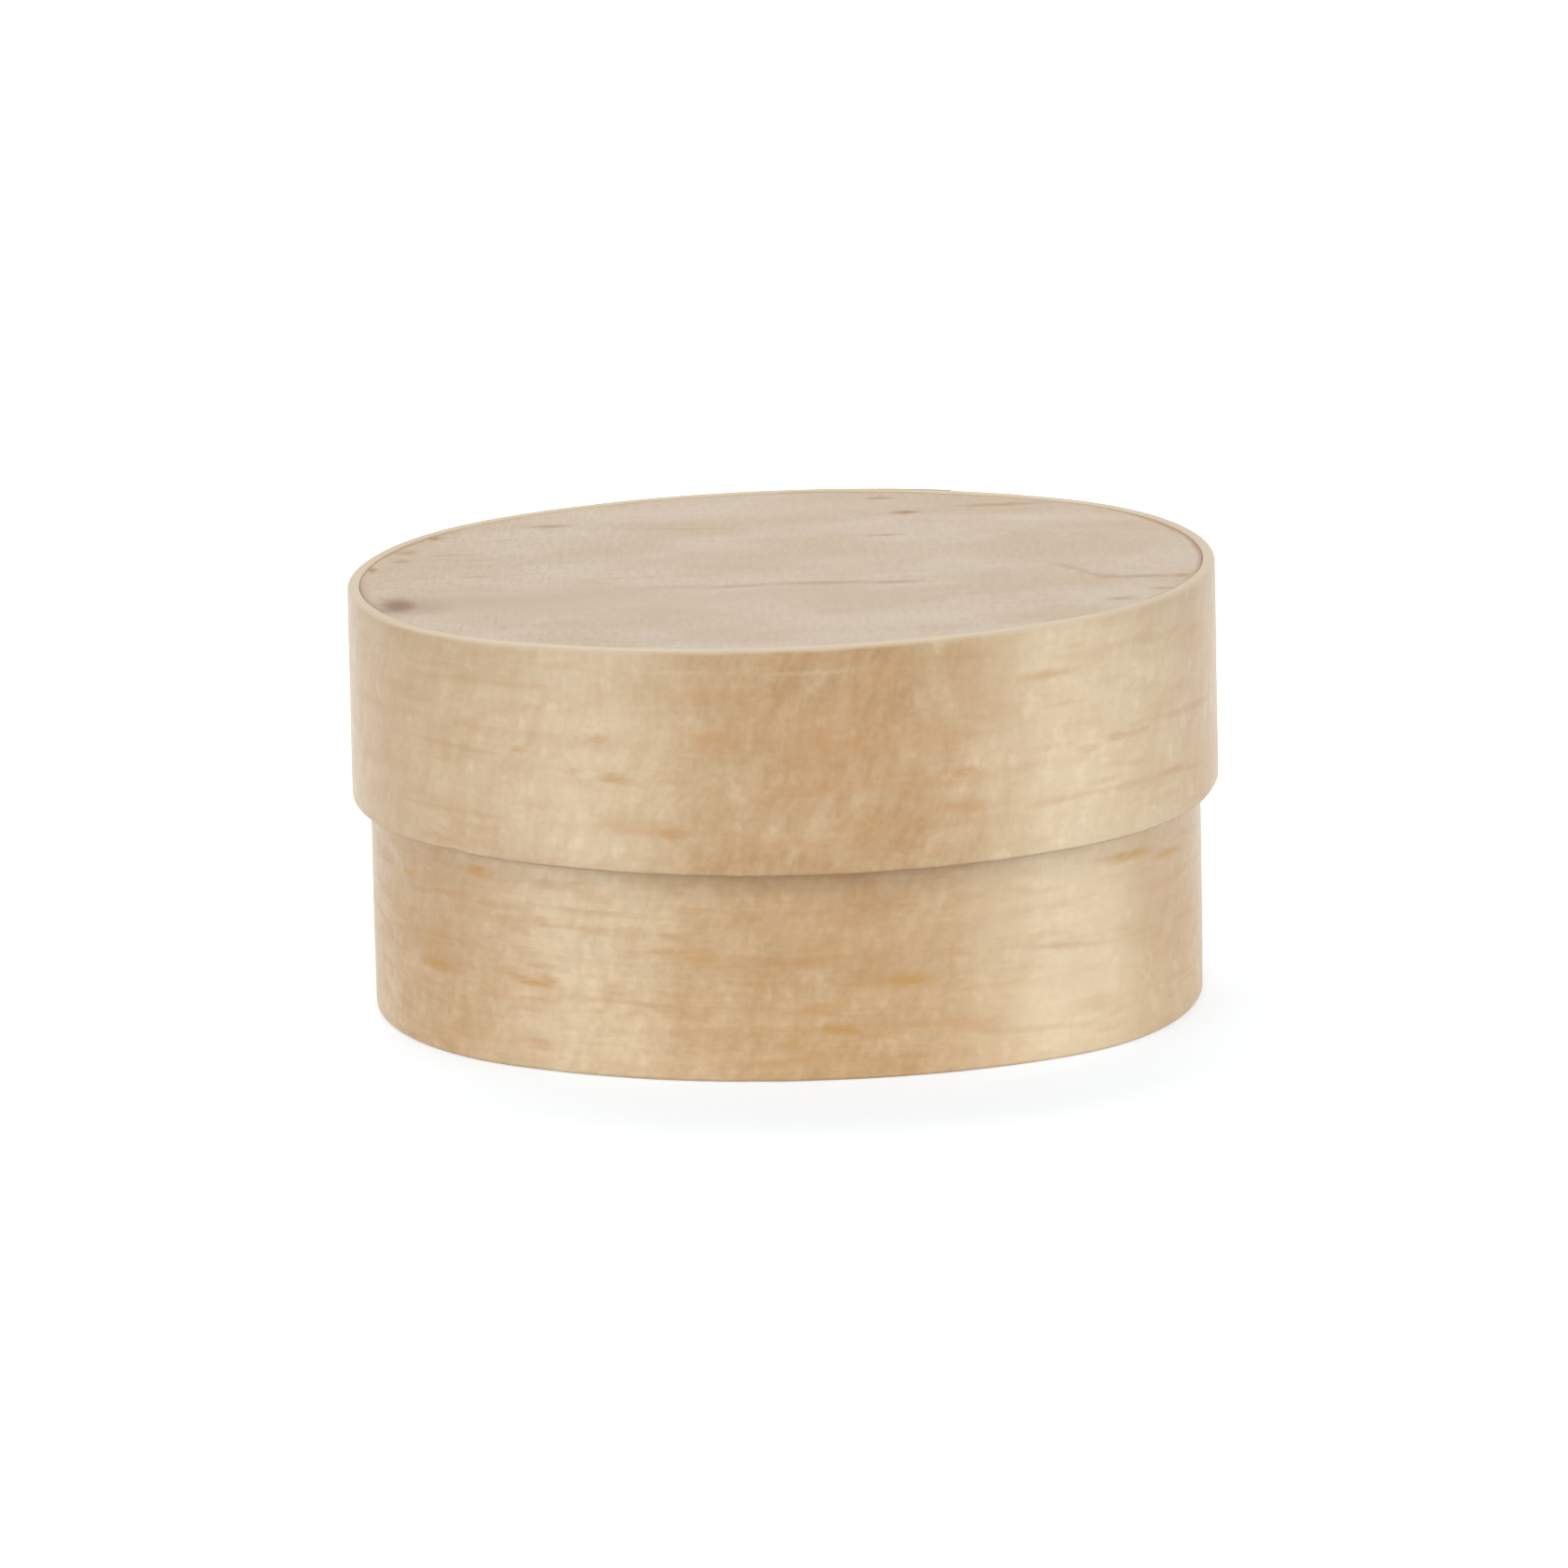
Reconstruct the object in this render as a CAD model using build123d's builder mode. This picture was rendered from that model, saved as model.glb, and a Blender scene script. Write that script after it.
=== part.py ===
from build123d import *
import math
import os

# An oval bentwood box with a deep slip-on lid, in millimetres.
# The origin is the middle of the flat underside, +Z is up and +X runs along the oval.
# The back, where the laps of both bands lie, is the +Y side.

# Outer outline of the lid: four tangent arcs, two round the ends and two along the sides
lid_length = 106.0
lid_width = 78.4
# Radius of the end arcs as a share of half the width, under 1 for an oval
end_radius_share = 0.88

# Bent strips
band_thickness = 1.5
lid_height = 27.0
base_height = 50.65
slip_clearance = 0.7

# Boards glued inside the bands
top_board_thickness = 3.0
top_board_recess = 0.15
bottom_board_thickness = 3.0
glue_line = 0.1

# Rounded edges
outer_edge_radius = 0.5
inner_edge_radius = 0.25
board_edge_radius = 0.3

# Laps, where the two ends of a strip are scarfed over each other
lap_length = 22.0
lap_end_thickness = 0.3
lap_end_margin = 0.7
lap_seat_depth = 0.2
lap_glue_thickness = 0.1
lid_lap_centre = 11.0
base_lap_centre = -9.0

# How far a cut runs past what it cuts
overrun = 1.0

half_length = lid_length / 2
half_width = lid_width / 2
lid_end_radius = end_radius_share * half_width
end_centre_x = half_length - lid_end_radius
side_radius = (end_centre_x**2 + half_width**2 - lid_end_radius**2) / (2 * (half_width - lid_end_radius))
side_centre_y = side_radius - half_width
join_angle = math.atan2(side_centre_y, end_centre_x)

# Insets are measured inwards from the outer face of the lid band
lid_board_inset = band_thickness + glue_line
base_inset = band_thickness + slip_clearance
base_board_inset = base_inset + band_thickness + glue_line

# The top board rests on the rim of the base, and the lid hangs down from it
top_board_z = base_height
closed_height = base_height + top_board_thickness + top_board_recess
lid_z = closed_height - lid_height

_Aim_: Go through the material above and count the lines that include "from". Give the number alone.

_Solution for this problem_: 4